(Structured object records)
§ §

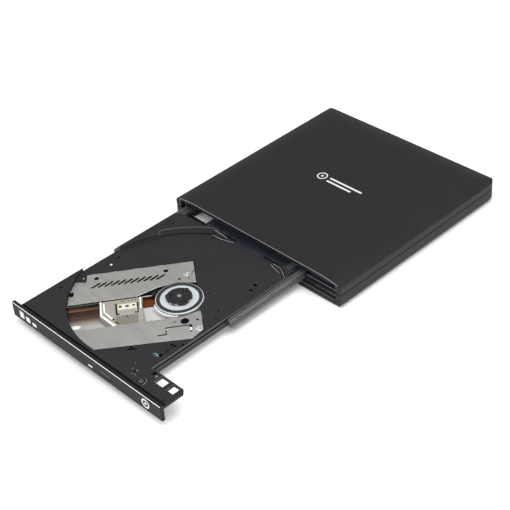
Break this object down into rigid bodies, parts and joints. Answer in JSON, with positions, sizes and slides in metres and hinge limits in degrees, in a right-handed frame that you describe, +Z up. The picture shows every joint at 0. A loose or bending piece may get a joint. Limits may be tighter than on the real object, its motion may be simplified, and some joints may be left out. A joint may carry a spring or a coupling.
{
  "type": "external optical drive",
  "caption": "Thin square desktop optical drive, its slim tray pulled fully out at the front, showing the disc recess, hub turntable, slanting pickup with cover plates, and side rails.",
  "frame": {"origin": "on the surface the case stands on, under the middle of the box round the case and the open tray", "axes": "+Z up, -Y towards the user, the way the tray comes out, +X to the right seen from the front"},
  "size_m": [0.14, 0.272, 0.017],
  "materials": {
    "shell_grey": "fine satin texture",
    "tray_black": "fine matt texture",
    "bezel_black": "satin",
    "black_plastic": "satin",
    "clear_plastic": "translucent",
    "cream_plastic": "satin",
    "black_rubber": "matt",
    "foam": "matt",
    "zinc_sheet": "zinc plated sheet",
    "nickel_sheet": "satin nickel",
    "steel": "ground",
    "screw_steel": "dark plated",
    "sled_metal": "die cast",
    "cover_metal": "satin",
    "green_board": "solder mask",
    "chip_black": "matt",
    "navy_film": "satin film",
    "flex_amber": "polyimide film",
    "flex_white": "flat cable",
    "copper": "lacquered windings",
    "glass": "coated lens"
  },
  "bodies": {
    "case": {"top_shell": "shell_grey", "bottom_shell": "shell_grey", "rubber_feet": "black_rubber", "shell_screws": "screw_steel", "drive_pan": "zinc_sheet", "drive_cover": "zinc_sheet", "drive_screws": "screw_steel", "drive_cushions": "foam", "pan_film": "navy_film", "side_shelf": "zinc_sheet", "main_board": "green_board", "board_chips": "chip_black", "flex_socket": "cream_plastic", "flex_cable": "flex_white", "drive_plug": "black_plastic", "bridge_socket": "black_plastic", "bridge_board": "green_board", "usb_socket": "steel", "usb_tongue": "black_plastic", "latch_post": "steel", "left_guide": "black_plastic", "right_guide": "black_plastic"},
    "tray": {"tray_deck": "tray_black", "deck_screws": "screw_steel", "front_bezel": "bezel_black", "indicator_lens": "clear_plastic", "button_board": "green_board", "eject_switch": "black_plastic", "tray_under_cover": "zinc_sheet", "upper_cover_plate": "nickel_sheet", "lower_cover_plate": "nickel_sheet", "plate_screws": "screw_steel", "traverse_frame": "black_plastic", "rubber_dampers": "black_rubber", "guide_rods": "steel", "sled_motor": "steel", "screw_bracket": "zinc_sheet", "spindle_base": "zinc_sheet", "stator": "copper", "latch_pivot": "steel", "pickup_flex": "flex_amber"},
    "left_rail": {"left_rail": "black_plastic"},
    "right_rail": {"right_rail": "black_plastic"},
    "eject_button": {"eject_button": "bezel_black"},
    "lead_screw": {"lead_screw": "steel"},
    "spindle": {"rotor": "zinc_sheet", "spindle_shaft": "steel", "turntable": "cream_plastic", "friction_ring": "black_rubber", "hub_cap": "black_plastic"},
    "claw_1": {"claw_1": "black_plastic"},
    "claw_2": {"claw_2": "black_plastic"},
    "claw_3": {"claw_3": "black_plastic"},
    "pickup": {"pickup_sled": "sled_metal", "sled_nut": "cream_plastic", "pickup_cover": "cover_metal", "actuator_cover": "cover_metal"},
    "lens": {"lens_holder": "cream_plastic", "objective_lens": "glass"},
    "latch": {"latch_hook": "cream_plastic"}
  },
  "joints": [
    {"name": "tray_slide", "type": "slide", "parent": "case", "child": "tray", "axis": [0, -1, 0], "range_m": [-0.13, 0], "deforming": ["flex_cable"]},
    {"name": "left_rail_slide", "type": "slide", "parent": "case", "child": "left_rail", "axis": [0, -1, 0], "range_m": [-0.065, 0]},
    {"name": "right_rail_slide", "type": "slide", "parent": "case", "child": "right_rail", "axis": [0, -1, 0], "range_m": [-0.065, 0]},
    {"name": "eject_button_push", "type": "slide", "parent": "tray", "child": "eject_button", "axis": [0, 1, 0], "range_m": [0, 0.0008], "stiffness_N_per_m": 200},
    {"name": "spindle_spin", "type": "hinge", "parent": "tray", "child": "spindle", "pos_m": [0.0027, -0.068, 0.0103], "axis": [0, 0, 1], "continuous": true},
    {"name": "claw_1_press", "type": "slide", "parent": "spindle", "child": "claw_1", "axis": [0.1736, -0.9848, 0], "range_m": [0, 0.0004], "stiffness_N_per_m": 100},
    {"name": "claw_2_press", "type": "slide", "parent": "spindle", "child": "claw_2", "axis": [0.766, 0.6428, 0], "range_m": [0, 0.0004], "stiffness_N_per_m": 100},
    {"name": "claw_3_press", "type": "slide", "parent": "spindle", "child": "claw_3", "axis": [-0.9397, 0.342, 0], "range_m": [0, 0.0004], "stiffness_N_per_m": 100},
    {"name": "sled_slide", "type": "slide", "parent": "tray", "child": "pickup", "axis": [0.6018, 0.7986, 0], "range_m": [-0.026, 0.006]},
    {"name": "lead_screw_spin", "type": "hinge", "parent": "tray", "child": "lead_screw", "pos_m": [0.00903, -0.09781, 0.0078], "axis": [0.6018, 0.7986, 0], "range_deg": [-3130, 730]},
    {"name": "lens_focus", "type": "slide", "parent": "pickup", "child": "lens", "axis": [0, 0, 1], "range_m": [-0.0004, 0.0004], "stiffness_N_per_m": 60},
    {"name": "latch_swing", "type": "hinge", "parent": "tray", "child": "latch", "pos_m": [0.0322, -0.1295, 0.0065], "axis": [0, 0, 1], "range_deg": [-14, 0]}
  ],
  "couplings": [
    {"joint": "left_rail_slide", "follows": "tray_slide", "ratio": 0.5},
    {"joint": "right_rail_slide", "follows": "tray_slide", "ratio": 0.5},
    {"joint": "lead_screw_spin", "follows": "sled_slide", "rad_per_m": 2094.4}
  ]
}
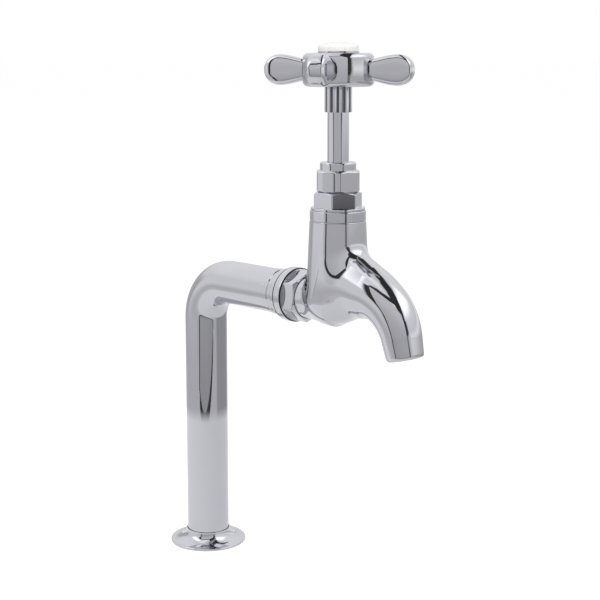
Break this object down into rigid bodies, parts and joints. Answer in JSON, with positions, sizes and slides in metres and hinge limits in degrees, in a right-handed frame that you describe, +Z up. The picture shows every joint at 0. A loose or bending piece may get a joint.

§ §

### [Task statement]
Repeat the data verbatim.

### [Result]
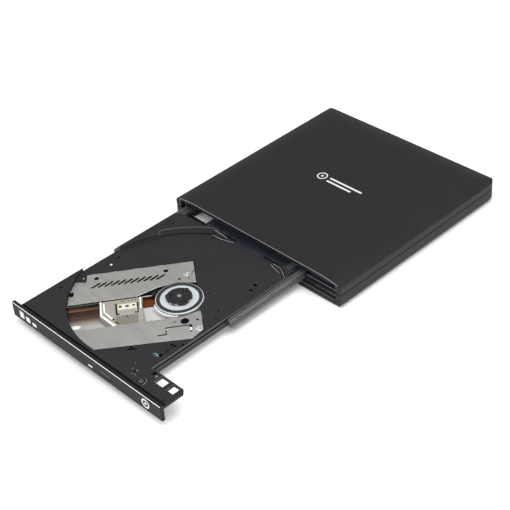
Break this object down into rigid bodies, parts and joints. Answer in JSON, with positions, sizes and slides in metres and hinge limits in degrees, in a right-handed frame that you describe, +Z up. The picture shows every joint at 0. A loose or bending piece may get a joint. Limits may be tighter than on the real object, its motion may be simplified, and some joints may be left out. A joint may carry a spring or a coupling.
{
  "type": "external optical drive",
  "caption": "Thin square desktop optical drive, its slim tray pulled fully out at the front, showing the disc recess, hub turntable, slanting pickup with cover plates, and side rails.",
  "frame": {"origin": "on the surface the case stands on, under the middle of the box round the case and the open tray", "axes": "+Z up, -Y towards the user, the way the tray comes out, +X to the right seen from the front"},
  "size_m": [0.14, 0.272, 0.017],
  "materials": {
    "shell_grey": "fine satin texture",
    "tray_black": "fine matt texture",
    "bezel_black": "satin",
    "black_plastic": "satin",
    "clear_plastic": "translucent",
    "cream_plastic": "satin",
    "black_rubber": "matt",
    "foam": "matt",
    "zinc_sheet": "zinc plated sheet",
    "nickel_sheet": "satin nickel",
    "steel": "ground",
    "screw_steel": "dark plated",
    "sled_metal": "die cast",
    "cover_metal": "satin",
    "green_board": "solder mask",
    "chip_black": "matt",
    "navy_film": "satin film",
    "flex_amber": "polyimide film",
    "flex_white": "flat cable",
    "copper": "lacquered windings",
    "glass": "coated lens"
  },
  "bodies": {
    "case": {"top_shell": "shell_grey", "bottom_shell": "shell_grey", "rubber_feet": "black_rubber", "shell_screws": "screw_steel", "drive_pan": "zinc_sheet", "drive_cover": "zinc_sheet", "drive_screws": "screw_steel", "drive_cushions": "foam", "pan_film": "navy_film", "side_shelf": "zinc_sheet", "main_board": "green_board", "board_chips": "chip_black", "flex_socket": "cream_plastic", "flex_cable": "flex_white", "drive_plug": "black_plastic", "bridge_socket": "black_plastic", "bridge_board": "green_board", "usb_socket": "steel", "usb_tongue": "black_plastic", "latch_post": "steel", "left_guide": "black_plastic", "right_guide": "black_plastic"},
    "tray": {"tray_deck": "tray_black", "deck_screws": "screw_steel", "front_bezel": "bezel_black", "indicator_lens": "clear_plastic", "button_board": "green_board", "eject_switch": "black_plastic", "tray_under_cover": "zinc_sheet", "upper_cover_plate": "nickel_sheet", "lower_cover_plate": "nickel_sheet", "plate_screws": "screw_steel", "traverse_frame": "black_plastic", "rubber_dampers": "black_rubber", "guide_rods": "steel", "sled_motor": "steel", "screw_bracket": "zinc_sheet", "spindle_base": "zinc_sheet", "stator": "copper", "latch_pivot": "steel", "pickup_flex": "flex_amber"},
    "left_rail": {"left_rail": "black_plastic"},
    "right_rail": {"right_rail": "black_plastic"},
    "eject_button": {"eject_button": "bezel_black"},
    "lead_screw": {"lead_screw": "steel"},
    "spindle": {"rotor": "zinc_sheet", "spindle_shaft": "steel", "turntable": "cream_plastic", "friction_ring": "black_rubber", "hub_cap": "black_plastic"},
    "claw_1": {"claw_1": "black_plastic"},
    "claw_2": {"claw_2": "black_plastic"},
    "claw_3": {"claw_3": "black_plastic"},
    "pickup": {"pickup_sled": "sled_metal", "sled_nut": "cream_plastic", "pickup_cover": "cover_metal", "actuator_cover": "cover_metal"},
    "lens": {"lens_holder": "cream_plastic", "objective_lens": "glass"},
    "latch": {"latch_hook": "cream_plastic"}
  },
  "joints": [
    {"name": "tray_slide", "type": "slide", "parent": "case", "child": "tray", "axis": [0, -1, 0], "range_m": [-0.13, 0], "deforming": ["flex_cable"]},
    {"name": "left_rail_slide", "type": "slide", "parent": "case", "child": "left_rail", "axis": [0, -1, 0], "range_m": [-0.065, 0]},
    {"name": "right_rail_slide", "type": "slide", "parent": "case", "child": "right_rail", "axis": [0, -1, 0], "range_m": [-0.065, 0]},
    {"name": "eject_button_push", "type": "slide", "parent": "tray", "child": "eject_button", "axis": [0, 1, 0], "range_m": [0, 0.0008], "stiffness_N_per_m": 200},
    {"name": "spindle_spin", "type": "hinge", "parent": "tray", "child": "spindle", "pos_m": [0.0027, -0.068, 0.0103], "axis": [0, 0, 1], "continuous": true},
    {"name": "claw_1_press", "type": "slide", "parent": "spindle", "child": "claw_1", "axis": [0.1736, -0.9848, 0], "range_m": [0, 0.0004], "stiffness_N_per_m": 100},
    {"name": "claw_2_press", "type": "slide", "parent": "spindle", "child": "claw_2", "axis": [0.766, 0.6428, 0], "range_m": [0, 0.0004], "stiffness_N_per_m": 100},
    {"name": "claw_3_press", "type": "slide", "parent": "spindle", "child": "claw_3", "axis": [-0.9397, 0.342, 0], "range_m": [0, 0.0004], "stiffness_N_per_m": 100},
    {"name": "sled_slide", "type": "slide", "parent": "tray", "child": "pickup", "axis": [0.6018, 0.7986, 0], "range_m": [-0.026, 0.006]},
    {"name": "lead_screw_spin", "type": "hinge", "parent": "tray", "child": "lead_screw", "pos_m": [0.00903, -0.09781, 0.0078], "axis": [0.6018, 0.7986, 0], "range_deg": [-3130, 730]},
    {"name": "lens_focus", "type": "slide", "parent": "pickup", "child": "lens", "axis": [0, 0, 1], "range_m": [-0.0004, 0.0004], "stiffness_N_per_m": 60},
    {"name": "latch_swing", "type": "hinge", "parent": "tray", "child": "latch", "pos_m": [0.0322, -0.1295, 0.0065], "axis": [0, 0, 1], "range_deg": [-14, 0]}
  ],
  "couplings": [
    {"joint": "left_rail_slide", "follows": "tray_slide", "ratio": 0.5},
    {"joint": "right_rail_slide", "follows": "tray_slide", "ratio": 0.5},
    {"joint": "lead_screw_spin", "follows": "sled_slide", "rad_per_m": 2094.4}
  ]
}
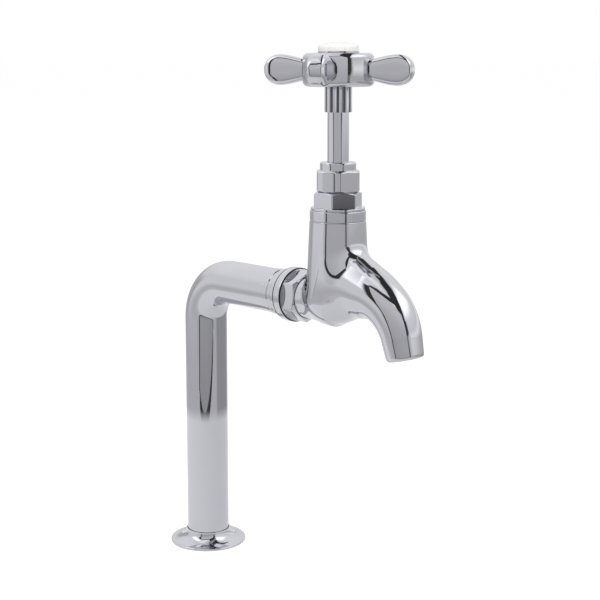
Break this object down into rigid bodies, parts and joints. Answer in JSON, with positions, sizes and slides in metres and hinge limits in degrees, in a right-handed frame that you describe, +Z up. The picture shows every joint at 0. A loose or bending piece may get a joint.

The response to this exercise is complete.